Joan of Arc (left) and Mary Dyer, memorialized in Philadelphia statues.
CLEM MURRAY / Staff Photographer
Joan of Arc (left) and Mary Dyer, memorialized in Philadelphia statues.

There’s also a statue of the singer Kate Smith near Xfinity Live! in South Philadelphia, and union leader Karen Silkwood appears on one of seven reliefs that are part of the monument Tribute to the American Worker in Southwest Philly.

Usually the women you see in Philadelphia’s statues are fictional or a representation of a mood or virtue.

For example, a nude woman — sitting in a manner that may be physically impossible — is cast in bronze in the statue Floating Figure, in the Society Hill Townhouses courtyard. The allegorical work Law, Prosperity, and Power near the Mann Center includes three people, two of them women, though the man represents “power.”

There’s also a five-foot-tall bronze statue in Rittenhouse Square of a girl holding a duck.

Some leaders in Philadelphia’s public art community are addressing the gender and racial inequities. Workers in 2017 installed a statue at City Hall of Octavius V. Catto, one of Philadelphia’s most prominent civil rights leaders. It was the first time a monument honored a specific black Philadelphian on the city’s public landscape, and the first time a statue was erected on the City Hall apron in nearly a century. (The funds for the statue were raised by a private group.)

The process behind the Catto statue took years. Penny Balkin Bach, executive director and chief curator at the Association of Public Art, said it’s critical to understand that a new piece of public art takes significant force and financing.

“Especially in terms of permanent artworks, not only is it costly, but there’s a long process,” she said. “There’s a huge leap from having the idea to doing something and then actually carrying it out.”

In 2017, the artist Sharon Hayes called attention to the lack of women depicted in public art in Philadelphia with her work If They Should Ask, a temporary installment in Rittenhouse Square showing a pile of pedestals with notable Philadelphia women’s names etched into them. The work was part of Monument Lab, a public art and history initiative aimed at getting people to think about who and what should be reflected in the city’s public art.

This monument by Sharon Hayes, "If They Should Ask," featured here, was taken down in 2017. It was a temporary installment aimed at calling attention to the city's lack of public art featuring female historical figures.
Conrad Benner / StreetsDept.com
This monument by Sharon Hayes, "If They Should Ask," featured here, was taken down in 2017. It was a temporary installment aimed at calling attention to the city's lack of public art featuring female historical figures.

Last year, City Council passed a nonbinding resolution calling on the city to erect a statue of Philadelphia native Sadie Tanner Mossell Alexander, the first black woman to earn a law degree from the University of Pennsylvania and to practice law in the state. Alexander became a nationally recognized organizer and walked with the Rev. Dr. Martin Luther King Jr. in the 1965 march from Selma to Montgomery, Ala.

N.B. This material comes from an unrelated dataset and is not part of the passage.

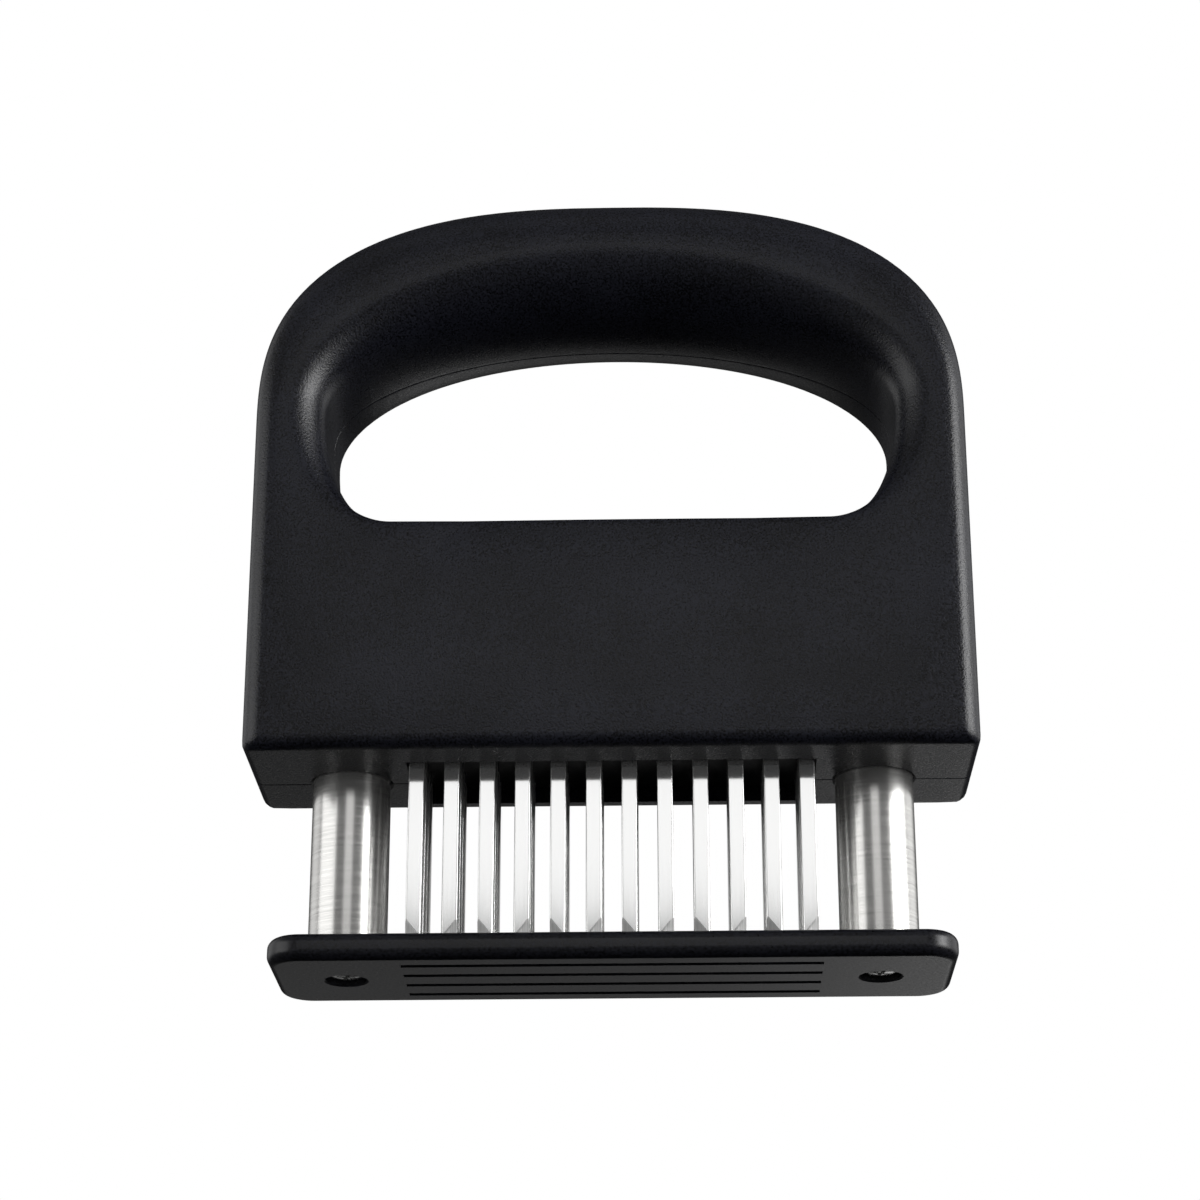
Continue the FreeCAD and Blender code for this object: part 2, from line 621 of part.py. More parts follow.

But Margot Berg, the city’s director of public art, said there hasn’t been movement on commissioning a statue of Alexander. Council’s resolution is on the city’s radar, she said, but no funding is earmarked for the project.

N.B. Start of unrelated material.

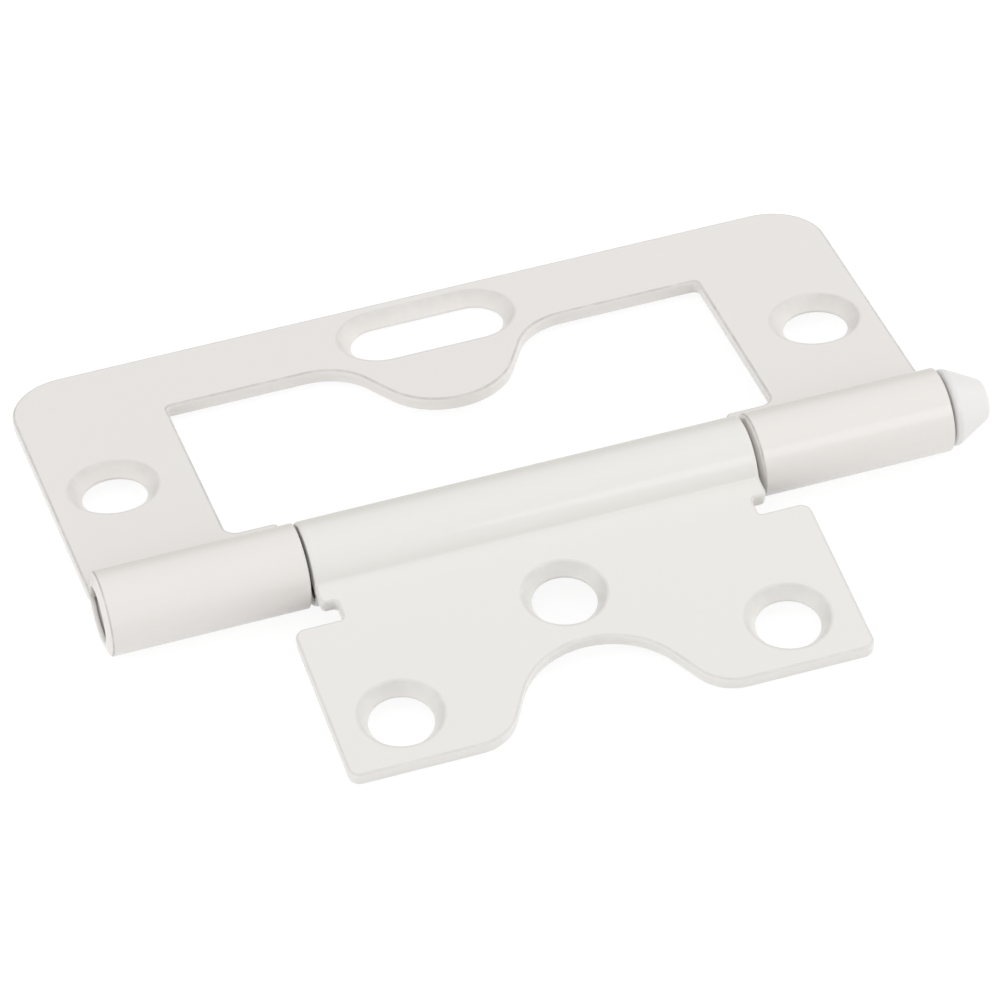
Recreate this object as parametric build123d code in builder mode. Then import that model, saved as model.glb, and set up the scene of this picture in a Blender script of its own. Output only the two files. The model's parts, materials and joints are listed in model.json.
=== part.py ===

She said the city’s Office of Arts, Culture, and the Creative Economy is “seriously looking to depict more women and people of color in Philadelphia’s public art collection.” Most of the funding for those projects comes from Percent for Art, a decades-old initiative that requires site-specific public art in new construction and renovation projects costing more than $1 million.

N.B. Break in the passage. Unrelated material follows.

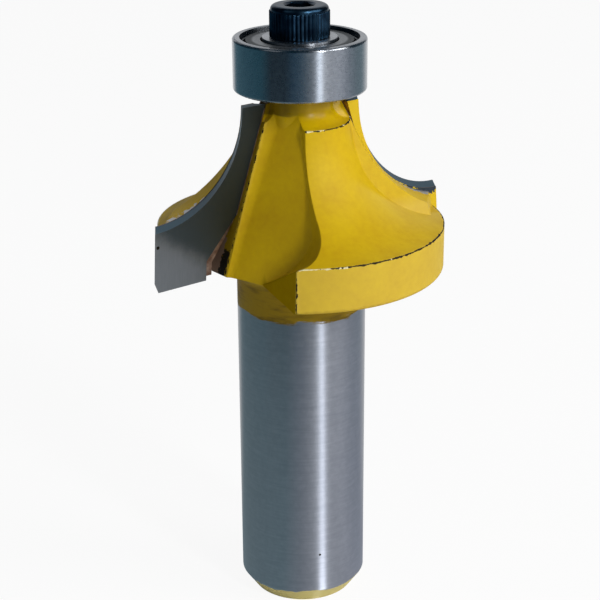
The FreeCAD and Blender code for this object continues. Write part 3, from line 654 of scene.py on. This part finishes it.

That’s why Smith Recreation Center in South Philadelphia, which has undergone a major renovation, will this spring become home to a life-size bronze statue of a middle school-age black girl playing basketball. The statue isn’t of a specific historical figure, but it will be the first statue depicting a young black girl in the city’s historic public art collection.

“There are many specific individuals, women and people of color, who over the course of this country’s development have had a major impact on our lives,” Berg said. “And we do agree that the inclusion of statuary and monuments to women and people of color is long overdue in Philadelphia.”

Bach said the Association of Public Art, a private nonprofit, sees commissioning art by women and people of color as a “parallel issue” of equal importance. She also said it’s time to consider other ways to commemorate the past beyond statues.

“They may be an antiquated idea,” she said. “They’re using a format from the past that — frankly, take a look at what’s going on. Maybe it wasn’t such a great formula to begin with.”